» Aim of the task:
Select all lines holding the word "object" from the entries that follow.

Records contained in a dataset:
————
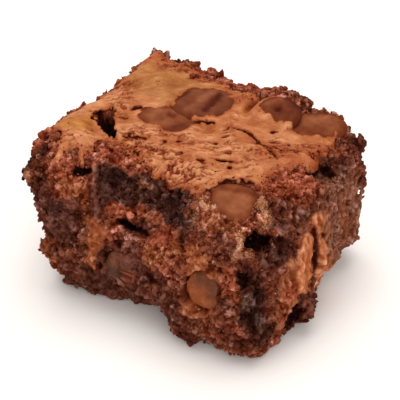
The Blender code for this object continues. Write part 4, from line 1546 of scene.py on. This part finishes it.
def crust_tint(points, top, margin_grid, settings):
    """Colour of the crust: tinted plates, rusty crumbled bands and edges, dark slits and dents painted with
    shade, and painted shadow under the flakes' edges and round the chips.
    """
    flat = flat_points(points[:, :2])
    warped = points[:, :2] + 1.2 * drift(flat, 2.6, (34, 35))
    pale = 0.7 * eased(0.5 + 1.6 * rough(flat, 6.0, 32))
    tint = blended(np.array(settings.tan), settings, "pale", pale)
    for start, end, reach, name, share in CRUST_TINTS:
        weight = share * eased((1.3 - streak_distance(warped, start, end) / reach) / 0.6)
        tint = blended(tint, settings, name, weight)
    edge = 0.8 * fading(top.at(margin_grid, points), 0.35)
    outer = fading(top.at(top.outline, points), 1.3) * eased(0.6 + 1.5 * rough(flat, 1.8, 33))
    crumbled = top.at(top.crumbled, points) * eased(0.65 + 1.6 * rough(flat, 1.3, 36))
    tint = blended(tint, settings, "rust", np.maximum.reduce((edge, outer, 0.85 * crumbled)))
    # Painted shadow round each chip and under the flakes' edges, and painted shade in the dashes, all in the
    # slit colour.
    chip_rim_painted_shadow = fading(top.at(top.chips + top.lap, points), 0.28) * eased(0.7 + rough(flat, 1.6, 43))
    dashes, painted_shadows = top.at(top.dashes, points), top.at(top.painted_shadows, points)
    dark = np.maximum.reduce((0.9 * dashes, 0.75 * chip_rim_painted_shadow, 0.95 * painted_shadows))
    tint = blended(tint, settings, "slit", dark)
    # Painted shade in the crust's dips and a slight painted highlight on its rises.
    tone = 1.5 * np.clip(top.at(top.relief, points), -0.5, 0.14)
    tone += 0.16 * rough(flat, 2.4, 37) + 0.22 * rough(flat_points(points[:, :2], 2.5), 1.1, 38)
    tone += 0.10 * rough(flat, 0.6, 39) * (1 + 1.5 * crumbled)
    return toned(tint, tone)


def drop_small_islands(obj, fewest):
    """Deletes loose bits of the sheet with fewer faces than this."""
    bm = bmesh.new()
    bm.from_mesh(obj.data)
    seen, doomed = set(), []
    for face in bm.faces:
        if face in seen:
            continue
        island, waiting = [], [face]
        seen.add(face)
        while waiting:
            now = waiting.pop()
            island.append(now)
            for edge in now.edges:
                for other in edge.link_faces:
                    if other not in seen:
                        seen.add(other)
                        waiting.append(other)
        if len(island) < fewest:
            doomed += island
    bmesh.ops.delete(bm, geom=doomed, context="FACES")
    bm.to_mesh(obj.data)
    bm.free()


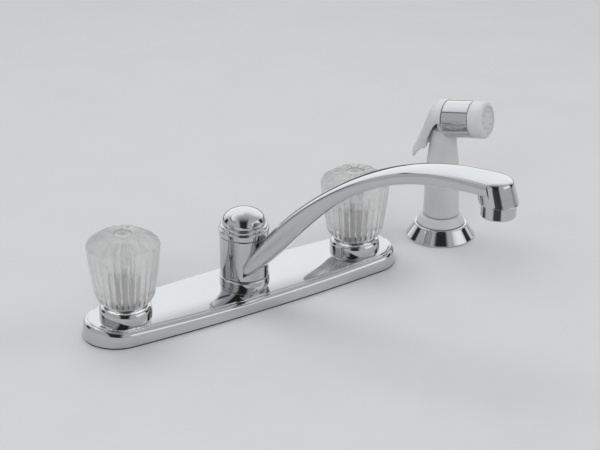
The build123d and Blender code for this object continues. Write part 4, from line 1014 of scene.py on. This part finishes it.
# ---------------------------------------------------------------- side spray
@dataclass
class SideSpray:
    """Side spray in its holder: chrome flange, white liner, grip, banded head, nose and lever."""

    x: float = 190.4
    y: float = 4.2
    heading: float = -64.2
    tilt: float = 9.1
    head_z: float = 100.0
    head_r: float = 14.7
    band_start: float = 4.2
    band_length: float = 22.0
    grip_cut_r: float = 11.1
    nose_length: float = 11.4
    lever_wall: float = 2.0

    def head_place(self) -> Place:
        """Place of the head: z runs along it, y is its upper side and x its left."""
        turn, rise = math.radians(self.heading), math.radians(self.tilt)
        run = np.array([math.cos(turn), math.sin(turn), 0.0])
        z_dir = run * math.cos(rise) + np.array([0, 0, math.sin(rise)])
        x_dir = np.array([-math.sin(turn), math.cos(turn), 0.0])
        y_dir = np.cross(z_dir, x_dir)
        return Place((self.x, self.y, self.head_z), tuple(x_dir), tuple(y_dir), tuple(z_dir))

    def holder(self, frame: dict) -> None:
        """Flange that slopes up from the deck to a rolled rim, the liner in its cup and the nut below."""
        here = upright(self.x, self.y)
        flange = rounded(
            [(13.4, -42.0, 0.3), (15.4, -42.0, 0.4), (15.4, -0.0, 0.0), (27.3, 0.0, 0.2), (27.5, 1.2, 0.6),
             (27.0, 1.9, 0.8), (21.2, 10.4, 1.0), (20.9, 11.4, 0.7), (19.9, 11.75, 0.6), (18.6, 11.5, 0.4),
             (18.0, 11.0, 0.2), (18.0, 3.0, 0.1), (13.4, 3.0, 0.1)]
        )
        dress(revolve("holder_flange", flange, here, 176, sharp=36.0), CHROME, "base", "spray_holder")
        liner = rounded(
            [(12.95, 3.1, 0.1), (17.9, 3.1, 0.1), (17.9, 11.4, 0.1), (19.0, 11.8, 0.2), (19.1, 12.6, 0.7),
             (16.6, 17.2, 1.6), (15.4, 18.6, 1.0), (12.95, 18.7, 0.4)]
        )
        dress(revolve("holder_collar", liner, here), WHITE_PLASTIC, "base", "spray_holder_liner")
        paint(frame, STEEL, "spray_holder_washer")
        paint(frame, BLACK_PLASTIC, "spray_holder_nut")

    def grip(self) -> None:
        """Grip: turned profile whose side is a slow S, with the head's core through its top."""
        here = upright(self.x, self.y)
        side = spline_through([(14.3, 20.2), (13.9, 34.0), (12.8, 63.0), (10.3, 86.0), (9.9, 92.0)], 60)
        profile = np.vstack([
            [[0.0, -4.0], [3.95, -4.0], [10.4, -4.0], [10.6, -3.8], [12.6, 18.9], [13.6, 19.0], [14.05, 19.35]],
            side,
            [[0.0, 98.0]],
        ])
        core = rounded([(0.0, -1.5, 0), (11.6, -1.5, 0.8), (11.6, 4.2, 0.2), (12.95, 4.2, 0.2), (12.95, 26.4, 0.1),
                        (0.0, 26.4, 0)], closed=False)
        skin = Skin("spray_grip")
        for shape, place in ((profile, here), (core, self.head_place())):
            skin.grid(turned(shape, place, 144), True)
        dress(skin.build(40.0), WHITE_PLASTIC, "sprayer", "spray_body")

    def band(self) -> None:
        """Chrome band: a tube round the head whose lower side is cut back round the grip."""
        t = full_turn(240)
        across, up = self.head_r * np.cos(t), self.head_r * np.sin(t)
        rise = math.radians(self.tilt)
        start = np.full_like(t, self.band_start)
        half = np.sqrt(np.maximum(self.grip_cut_r**2 - across**2, 0))
        cut = (half + up * math.sin(rise)) / math.cos(rise)
        start = np.where((up < 0) & (np.abs(across) < self.grip_cut_r), np.maximum(start, cut), start)
        end = self.band_start + self.band_length
        rows = [(back, start + on) for back, on in ((1.6, 0.0), (0.25, 0.0), (0.0, 0.3), (0.0, 0.5))]
        rows += [(0.0, start + (end - start) * share) for share in np.linspace(0.1, 0.9, 9)]
        rows += [(back, end - on) for back, on in ((0.0, 0.5), (0.0, 0.25), (0.25, 0.0), (1.6, 0.0))]
        grid = np.concatenate([ringed(t, self.head_r - back, level) for back, level in rows], axis=1)
        skin = Skin("head_band").grid(self.head_place().put(grid), True, True)
        dress(skin.build(40.0), CHROME, "sprayer", "spray_head_band")

    def nose(self) -> None:
        """Nose cap: a cylinder that rolls over into a flat face, with a shallow seat for the jet disc."""
        start = self.band_start + self.band_length + 0.3
        end = start + self.nose_length
        profile = rounded(
            [(0.0, start, 0), (14.3, start, 0.1), (14.65, start + 0.4, 0.3), (14.65, end, 3.4), (10.9, end, 0),
             (10.9, end - 1.2, 0.1), (10.9, end - 2.5, 0.1), (0.0, end - 2.5, 0)],
            closed=False,
        )
        cap = revolve("nose_shell", profile, self.head_place(), 144, closed=False)
        dress(cap, PALE_PLASTIC, "sprayer", "spray_nose_cap")

    def lever(self) -> None:
        """Lever: a hood over the back of the head that narrows into the thumb end.

        Each section is half an oval of power n between its two front edges and its back:
        across = w sign(sin p) |sin p|^(2/n), back share = cos p^(2/n).
        """
        rise = math.radians(self.tilt)
        run, climb = math.cos(rise), math.sin(rise)
        crown = (3.9 * run - 15.2 * climb, self.head_z + 3.9 * climb + 15.2 * run)
        ear = (3.3 * run, self.head_z + 3.3 * climb)
        backs = [crown, (-2.8, 115.3), (-8.2, 111.0), (-10.9, 106.0), (-13.0, 100.4), (-15.9, 92.4), (-19.3, 84.2),
                 (-22.3, 77.4), (-24.5, 71.6), (-23.9, 69.0)]
        fronts = [ear, (1.6, 101.0), (-1.6, 98.8), (-4.2, 95.2), (-6.2, 91.5), (-8.2, 87.2), (-9.7, 82.0),
                  (-10.3, 77.3), (-15.4, 74.7), (-20.7, 67.4)]
        widths = [15.2, 15.15, 14.8, 13.8, 12.8, 11.8, 11.0, 10.6, 10.6, 10.4]
        powers = [2.0, 2.05, 2.2, 2.45, 2.6, 2.75, 2.8, 2.8, 2.8, 2.8]
        sections = np.arange(len(backs))
        at = np.linspace(0, sections[-1], 90)
        curves = [spline_through([(i, *knot) for i, knot in enumerate(knots)], 600) for knots in (backs, fronts)]
        back, front = (
            np.stack([np.interp(at, curve[:, 0], curve[:, k]) for k in (1, 2)], axis=-1) for curve in curves
        )
        width = np.interp(at, sections, widths)
        n = np.interp(at, sections, powers)[:, None]
        p = np.linspace(-np.pi / 2, np.pi / 2, 61)[None]
        sides = []
        for wall in (0.0, self.lever_wall):
            lean = (back - front) / np.linalg.norm(back - front, axis=1)[:, None]
            b = back - lean * wall
            w = width[:, None] - wall
            c = np.abs(np.cos(p)) ** (2 / n)
            s = np.sign(np.sin(p)) * np.abs(np.sin(p)) ** (2 / n)
            side = front[:, None, :] + (b - front)[:, None, :] * c[..., None]
            sides.append(np.stack([side[..., 0], w * s, side[..., 1]], axis=-1))
        outer, inner = sides
        grid = np.concatenate([outer, inner[:, ::-1]], axis=1)
        ends = [0.5 * (outer + inner)[k] for k in (0, -1)]
        caps = [np.concatenate([e, e[::-1]])[None] for e in ends]
        grid = np.concatenate([caps[0], grid, caps[1]], axis=0)
        place = heading_place(self.heading, self.x, self.y)
        skin = Skin("trigger_lever").grid(place.put(grid), False, True)
        dress(skin.build(46.0), PALE_PLASTIC, "spray_lever", "spray_lever")

    def build(self, frame: dict) -> None:
        """Makes the holder and the spray, and paints the pieces that stay as they are."""
        self.holder(frame)
        self.grip()
        self.band()
        self.nose()
        self.lever()
        paint(frame, WHITE_PLASTIC, "spray_face")
        paint(frame, STEEL, "spray_lever_pin")
        paint(frame, BRASS, "spray_hose_nipple", "spray_plunger")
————
» The answer:
The Blender code for this object continues. Write part 4, from line 1546 of scene.py on. This part finishes it.
The build123d and Blender code for this object continues. Write part 4, from line 1014 of scene.py on. This part finishes it.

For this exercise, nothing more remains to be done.